Oliphant, during an often difficult life, wrote more than 120 works, including novels, books of travel and description, histories, and volumes of literary criticism.

Short stories

  • Neighbours on the Green (1889).
  • A Widow's Tale and Other Stories (1898).
  • That Little Cutty (1898).
  • "The Open Door." In: Great Ghost Stories (1918).
  • Biographies

    Her biographies of Edward Irving (1862) and her cousin Laurence Oliphant (1892), together with her life of Sheridan in the English Men of Letters series (1883), show vivacity and a sympathetic touch. She also wrote biographies of Francis of Assisi (1871), French historian Count de Montalembert (1872), Dante (1877), Cervantes (1880), and Scottish theologian John Tulloch (1888).

    Historical and critical works

  • Historical Sketches of the Reign of George II (1869) (See George II.)
  • The Makers of Florence (1876)
  • A Literary History of England from 1760 to 1825 (1882)
  • The Makers of Venice (1887)
  • Royal Edinburgh (1890)
  • Jerusalem (1891)
  • The Makers of Modern Rome (1895)
  • William Blackwood and his Sons (1897)
  • "The Sisters Brontë." In: Women Novelists of Queen Victoria's Reign (1897)
  • At the time of her death, Oliphant was still working on Annals of a Publishing House, a record of the progress and achievement of the firm of Blackwood, with which she had been so long connected. Her Autobiography and Letters, which present a touching picture of her domestic anxieties, appeared in 1899. Only parts were written with a wider audience in mind: she had originally intended the Autobiography for her son, but he died before she had finished it.

    Critical reception

    M. R. James admired Oliphant's supernatural fiction, and stated that "the religious ghost story, as it may be called, was never done better than by Mrs. Oliphant in "The Open Door" and A Beleaguered City". Mary Butts lauded Oliphant's ghost story "The Library Window", describing it as "one masterpiece of sober loveliness".

    Revival of interest

    Interest in Mrs. Oliphant's work declined in the 20th century. In the mid-1980s, a small-scale revival was led by the publishers Alan Sutton and Virago Press, centred on the Carlingford series and some similarities of subject-matter with the work of Anthony Trollope.

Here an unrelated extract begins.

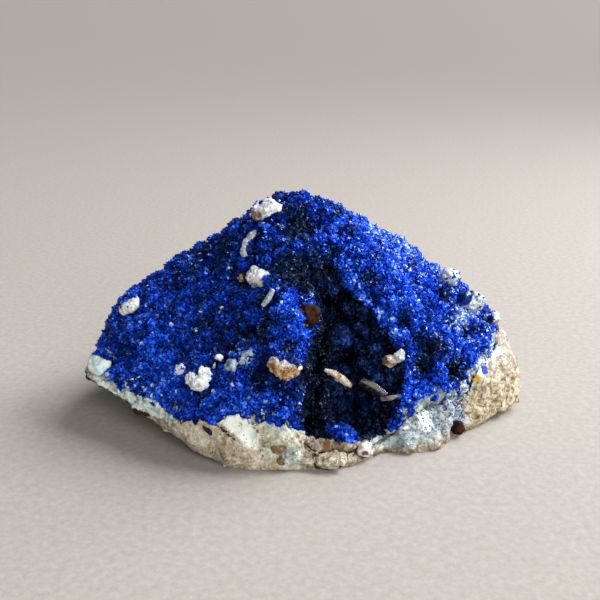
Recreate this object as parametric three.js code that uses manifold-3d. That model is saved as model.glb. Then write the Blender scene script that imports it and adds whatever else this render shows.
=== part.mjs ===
// An azurite specimen: a peaked block of broken vein rock, coated on its upper side with a thick crust of
// blue azurite, and set with lumps of quartz, white clay, brown ironstone and one loose azurite ball.
// Units are millimetres. +X is the specimen's right, +Y its back and +Z up. The block stands on a broken
// flat at z = 0, and its left end hangs clear of the surface that it stands on.
import * as THREE from "three";
import { ConvexGeometry } from "three/addons/geometries/ConvexGeometry.js";
import { mergeVertices } from "three/addons/utils/BufferGeometryUtils.js";
import Module from "manifold-3d";

const wasm = await Module();
wasm.setup();

// Driving dimensions.
const GAP = 0.3; // clearance between neighbouring solids
const CRUST = 1.5; // thickness of the azurite between its lumps where it lies level
const STEEP = 2.2; // how far round it the underside of the crust looks for lower ground
const LOWEST_SKIN = 3.4;
const LEAST_ROCK = 1.5; // thickness of rock left under the crust where the block thins out
const LIP = 1; // how far the crust's skin stands above the rock at its edge
const WIDTH = 96; // sides of the square grids that the skin and the bed are drawn on
const DEPTH = 60;
const SKIN_GRID = 2.4;
const BED_GRID = 3.6;
const STATIONS = 80; // points round each ring of the block
const FACE_RINGS = 5;
const UNDER_RINGS = 3;
const ROUGHNESS = 0.7; // how far the points of the broken faces stand in or out
const STONE_SIDES = 8;
const AXIS = [2, 0]; // plan position of the upright line that the rings are drawn round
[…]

    Penguin Books in 1999 published an edition of Miss Marjoribanks (1866). Hester (1873) was reissued in 2003 by Oxford World's Classics. In 2007–2009, the Gloucester publisher Dodo Press reprinted half a dozen of Oliphant's works. In 2010, both the British Library and Persephone Books reissued The Mystery of Mrs. Blencarrow (1890), in the latter case with the novella Queen Eleanor and Fair Rosamund (1886), and the Association for Scottish Literary Studies produced a new edition of the novel Kirsteen (1890).

    BBC Radio 4 broadcast a four-hour dramatisation of Miss Marjoribanks in August/September 1992 and a four-hour dramatisation of Phoebe Junior in May 1995. A 70-minute adaptation of Hester was broadcast on Radio 4 in January 2014.

    Russell Hoban also alludes to Oliphant's fiction in his 2003 novel Her Name Was Lola.